I've studied something about the Kolmogorov Complexity, read some articles and books from Vitanyi and Li and used the concept of Normalized Compression Distance to verify the stilometry of authors (identify how each author writes some text and group documents by their similarity).

In that case, data compressors were used to approximate the Kolmogorov complexity, since the data compressor could be used as a Turing Machine.

Besides data compression and programming languages (in which you would write some kind of compressor), what else could be used to approximate the Kolmogorov complexity? Are there any other approaches that could be used?
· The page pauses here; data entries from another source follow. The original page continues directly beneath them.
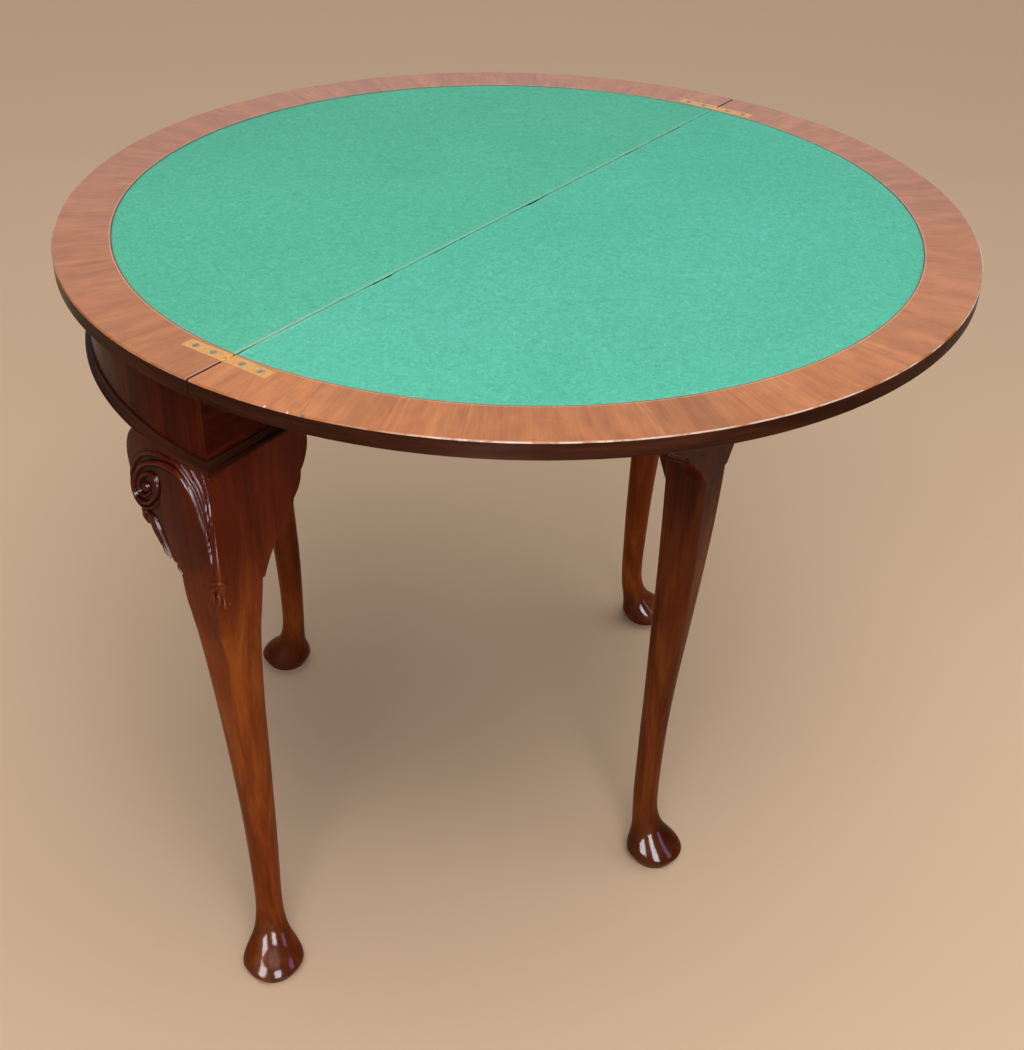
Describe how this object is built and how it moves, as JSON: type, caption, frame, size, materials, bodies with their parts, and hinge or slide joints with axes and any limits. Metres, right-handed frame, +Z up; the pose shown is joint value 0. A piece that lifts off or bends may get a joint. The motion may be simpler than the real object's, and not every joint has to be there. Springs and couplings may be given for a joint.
{
  "type": "demi lune card table",
  "caption": "Half-round card table shown open: hinged round top with baize panels, curved frieze, slender cabriole legs and a pull-out leg that carries the opened leaf.",
  "frame": {"origin": "on the floor, straight under the centre of the round top", "axes": "+X along the fold towards the near end, -Y towards the curved front, +Y towards the opened flap, +Z up"},
  "size_m": [0.864, 0.864, 0.745],
  "materials": {
    "mahogany": "polished",
    "leaf_wood": "polished",
    "border_veneer": "polished crossbanded veneer",
    "frieze_veneer": "polished veneer",
    "hidden_wood": "unpolished",
    "baize": "woollen baize",
    "hinge_brass": "dull, worn",
    "screw_brass": "dull",
    "screw_steel": "plain"
  },
  "bodies": {
    "table_frame": {"bed_core": "leaf_wood", "bed_crossband": "border_veneer", "bed_baize": "baize", "bed_hinge_plate_near": "hinge_brass", "bed_hinge_plate_far": "hinge_brass", "bed_hinge_screws": "screw_brass", "frieze_ground_near": "hidden_wood", "frieze_ground_far": "hidden_wood", "frieze_veneer_near": "frieze_veneer", "frieze_veneer_far": "frieze_veneer", "front_moulding_near": "mahogany", "front_moulding_far": "mahogany", "back_rail_near": "mahogany", "back_rail_far": "mahogany", "back_moulding_near": "mahogany", "back_moulding_far": "mahogany", "corner_leg_near": "mahogany", "corner_leg_far": "mahogany", "front_leg": "mahogany", "corner_front_ear_near": "mahogany", "corner_front_ear_far": "mahogany", "corner_back_ear_near": "mahogany", "corner_back_ear_far": "mahogany", "front_leg_ear_near": "mahogany", "front_leg_ear_far": "mahogany", "runner_near": "hidden_wood", "runner_far": "hidden_wood", "bridge_rail": "hidden_wood", "top_blocks": "hidden_wood", "top_screws": "screw_steel"},
    "hinge_links": {"hinge_link_near": "hinge_brass", "hinge_link_far": "hinge_brass", "hinge_pins": "screw_brass"},
    "flap": {"flap_core": "leaf_wood", "flap_crossband": "border_veneer", "flap_baize": "baize", "flap_hinge_plate_near": "hinge_brass", "flap_hinge_plate_far": "hinge_brass", "flap_hinge_screws": "screw_brass"},
    "gate": {"gate_leg": "mahogany", "gate_ear_near": "mahogany", "gate_ear_far": "mahogany", "gate_bracket": "mahogany", "gate_frieze": "mahogany", "gate_moulding": "mahogany", "gate_loper_near": "hidden_wood", "gate_loper_far": "hidden_wood", "gate_tie": "hidden_wood", "gate_stretcher": "hidden_wood"}
  },
  "joints": [
    {"name": "link_turn", "type": "hinge", "parent": "table_frame", "child": "hinge_links", "pos_m": [0, -0.002, 0.74315], "axis": [1, 0, 0], "range_deg": [0, 90]},
    {"name": "flap_turn", "type": "hinge", "parent": "hinge_links", "child": "flap", "pos_m": [0, 0.002, 0.74315], "axis": [1, 0, 0], "range_deg": [0, 90]},
    {"name": "gate_slide", "type": "slide", "parent": "table_frame", "child": "gate", "axis": [0, 1, 0], "range_m": [-0.249, 0]}
  ]
}
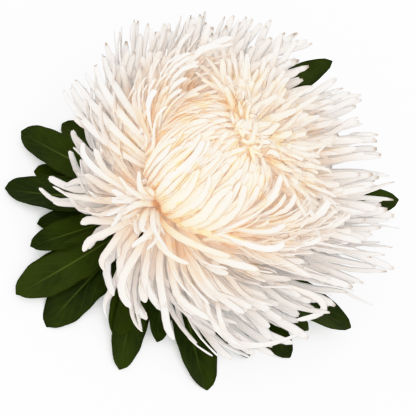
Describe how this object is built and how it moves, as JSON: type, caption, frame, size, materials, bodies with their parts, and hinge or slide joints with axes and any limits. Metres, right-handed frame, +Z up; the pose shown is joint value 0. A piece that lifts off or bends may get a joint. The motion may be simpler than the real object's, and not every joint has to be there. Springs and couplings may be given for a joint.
{
  "type": "dragon china aster bloom, picked",
  "caption": "Fully double white china aster bloom with long incurved ray florets, cut short and set down on its ruff of leafy bracts.",
  "frame": {"origin": "middle of the outer box in plan, on the surface that the lowest bracts rest on", "axes": "+Z up through the bloom's face, +X to the side where the florets reach furthest, +Y to the side that the crown leans back to"},
  "size_m": [0.125, 0.1376, 0.0635],
  "materials": {
    "white_floret": "soft matt with a faint sheen",
    "dark_leaf": "dull leaf sheen",
    "green_stalk": "matt, finely ribbed"
  },
  "bodies": {
    "root": {"ray_florets": "white_floret", "leafy_bracts": "dark_leaf", "cut_stalk": "green_stalk"}
  },
  "joints": []
}
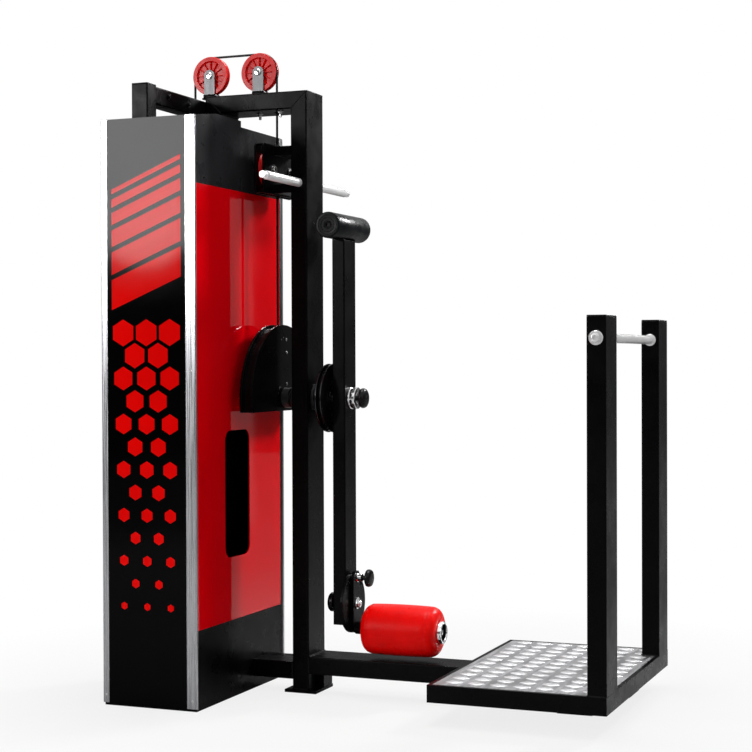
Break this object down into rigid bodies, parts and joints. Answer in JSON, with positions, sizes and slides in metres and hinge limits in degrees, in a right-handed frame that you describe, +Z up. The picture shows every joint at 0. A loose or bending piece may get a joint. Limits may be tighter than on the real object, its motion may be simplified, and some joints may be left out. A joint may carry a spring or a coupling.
{
  "type": "hip adductor abductor machine",
  "caption": "Standing hip trainer: weight stack tower, upright frame, pivoting padded roller arm and raised step platform with a hand bar.",
  "frame": {"origin": "on the floor under the middle of the main post, at the underside of its foot plate", "axes": "+X from the weight tower to the platform, +Y from the front panel to the back, +Z up; the lever pivot runs along X"},
  "size_m": [1.67, 0.975, 2.2003],
  "materials": {
    "black_paint": "satin",
    "grey_sheet": "satin",
    "gloss_black": "gloss",
    "red_acrylic": "gloss",
    "satin_aluminium": "satin",
    "tread_aluminium": "satin",
    "chrome": "mirror",
    "cast_iron": "matte",
    "rubber": "matte",
    "cable_coat": "satin",
    "red_vinyl": "gloss",
    "red_plastic": "gloss",
    "black_plastic": "satin"
  },
  "bodies": {
    "frame": {"main_post": "black_paint", "top_beam": "black_paint", "stack_side_post": "black_paint", "base_beam": "black_paint", "link_beam": "black_paint", "main_foot": "black_paint", "platform_spine": "black_paint", "platform_frame": "black_paint", "tread_plate": "tread_aluminium", "platform_front_post": "black_paint", "platform_rear_post": "black_paint", "handle_bar": "chrome", "handle_bolt": "chrome", "grip_front": "chrome", "grip_rear": "chrome", "tower_base": "black_paint", "front_panel": "gloss_black", "back_cover": "black_paint", "kick_panel": "black_paint", "acrylic_panel": "red_acrylic", "upper_side_plate": "grey_sheet", "profile_front_left": "satin_aluminium", "profile_front_right": "satin_aluminium", "profile_rear_right": "satin_aluminium", "tower_front_frame": "black_paint", "stack_stand": "black_paint", "stack_bumper": "rubber", "guide_rod_front": "chrome", "guide_rod_rear": "chrome", "rod_bracket": "black_paint", "fixed_plates": "cast_iron", "pulley_bracket_left": "grey_sheet", "pulley_bracket_right": "grey_sheet", "pulley_axle_left": "chrome", "pulley_axle_right": "chrome", "guide_housing": "black_paint", "cable": "cable_coat", "cable_stack": "cable_coat", "bearing_left": "cast_iron", "bearing_right": "cast_iron"},
    "lever": {"pivot_shaft": "chrome", "cam": "black_paint", "index_disc": "black_paint"},
    "arm": {"lever_arm": "black_paint", "counterweight": "black_paint", "arm_hub": "chrome", "lower_disc": "black_paint", "lower_pivot_bolt": "black_plastic"},
    "arm_knob": {"pull_knob": "black_plastic"},
    "roller_carrier": {"roller_bracket": "black_paint"},
    "roller_plunger": {"plunger": "black_plastic"},
    "roller": {"roller": "red_vinyl", "roller_cap": "chrome"},
    "stack": {"lifted_plates": "cast_iron", "selector_rod": "chrome"},
    "stack_pin": {"selector_pin": "red_plastic"},
    "top_pulley_left": {"pulley_left": "red_plastic"},
    "top_pulley_right": {"pulley_right": "red_plastic"},
    "guide_front": {"guide_pulley_front": "red_plastic"},
    "guide_rear": {"guide_pulley_rear": "red_plastic"}
  },
  "joints": [
    {"name": "lever_swing", "type": "hinge", "parent": "frame", "child": "lever", "pos_m": [0, 0, 1.004], "axis": [1, 0, 0], "range_deg": [0, 60]},
    {"name": "arm_index", "type": "hinge", "parent": "lever", "child": "arm", "pos_m": [0.136, 0, 1.004], "axis": [1, 0, 0], "range_deg": [-60, 60]},
    {"name": "arm_knob_pull", "type": "slide", "parent": "arm", "child": "arm_knob", "axis": [1, 0, 0], "range_m": [0, 0.01], "stiffness_N_per_m": 600, "springref_m": -0.004},
    {"name": "roller_index", "type": "hinge", "parent": "arm", "child": "roller_carrier", "pos_m": [0.177, 0, 0.306], "axis": [1, 0, 0], "range_deg": [-45, 45]},
    {"name": "roller_plunger_pull", "type": "slide", "parent": "roller_carrier", "child": "roller_plunger", "axis": [1, 0, 0], "range_m": [0, 0.01], "stiffness_N_per_m": 600, "springref_m": -0.004},
    {"name": "roller_spin", "type": "hinge", "parent": "roller_carrier", "child": "roller", "pos_m": [0.347, 0, 0.223], "axis": [1, 0, 0], "continuous": true},
    {"name": "stack_lift", "type": "slide", "parent": "frame", "child": "stack", "axis": [0, 0, 1], "range_m": [0, 0.16], "deforming": ["cable_stack"]},
    {"name": "pin_pull", "type": "slide", "parent": "stack", "child": "stack_pin", "axis": [0, -1, 0], "range_m": [0, 0.18]},
    {"name": "pulley_left_spin", "type": "hinge", "parent": "frame", "child": "top_pulley_left", "pos_m": [-0.366, 0, 2.132], "axis": [0, 1, 0], "range_deg": [0, 145]},
    {"name": "pulley_right_spin", "type": "hinge", "parent": "frame", "child": "top_pulley_right", "pos_m": [-0.177, 0, 2.132], "axis": [0, 1, 0], "range_deg": [0, 145]},
    {"name": "guide_front_spin", "type": "hinge", "parent": "frame", "child": "guide_front", "pos_m": [-0.113, -0.068, 1.785], "axis": [1, 0, 0], "continuous": true},
    {"name": "guide_rear_spin", "type": "hinge", "parent": "frame", "child": "guide_rear", "pos_m": [-0.113, 0.068, 1.785], "axis": [1, 0, 0], "continuous": true}
  ],
  "couplings": [
    {"joint": "stack_lift", "follows": "lever_swing", "m_per_rad": 0.15},
    {"joint": "pulley_left_spin", "follows": "lever_swing", "ratio": 2.3328},
    {"joint": "pulley_right_spin", "follows": "lever_swing", "ratio": 2.3328}
  ]
}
• I'm not sure I understand your question: The definition of KC involves turing machines, of which programs form examples (with respect to some translation). What does it mean to approximate the Kolmogorv complexity "without programming languages"? – cody Sep 12 '12 at 22:47
• Compress a string using any compression software, like GZip. The size of the output is an upper bound to the KC of the string. – Mohammad Alaggan Sep 13 '12 at 0:51
• @cody: exactly, I've used data compressors in my research (zip, bzip, ppmd) to approximate KC. Data compressor aren't, exactly, programs.. So, I'm looking for suggestions on what could be used in KC besides languages (=write a program in C / prolog / whatever) and data compressors (=use zip, gzip, ppmc, ppmd...) :) – woliveirajr Sep 13 '12 at 14:39
• I guess it just seems to me that the definition of a data compression program is exactly: a program that approximates the KC of a string by a program (the "uncompressor") and another string (the compressed string). – cody Sep 13 '12 at 18:09

I guess one possible answer to your question is this: Take a pseudorandom number generator $G$. Try to chose a generator which has some powerful attacks against it: a random number generator attack for $G$ is (for our purposes), an algorithm $A$ which, when given an imput string $s$, determines a seed $A(s)$, such that $G(A(s))=s$. Then approximate the KC of $s$:

input: s
Compute A(s);
if |A(s)| + |G| > |s| output: |s|
otherwise output: |A(s)| + |G|


Where $|G|$ is the length of the program that computes $G(s)$ (often quite short, as for linear generators).

Note that in practice, random number generator attacks are not as described: they may fail or produce incomplete results. In that case, you may adapt the algorithm so that it returns $|s|$ when the result of the attack is unsatisfactory. The same remark goes for compression algorithms.

The caveat to this approach as opposed to compression algorithms is that compression algorithms are in general much more suited to computing KC as they are tailored to work on any string, whereas an attack can work only if $s$ happens to be in the image of $G$ (very unlikely).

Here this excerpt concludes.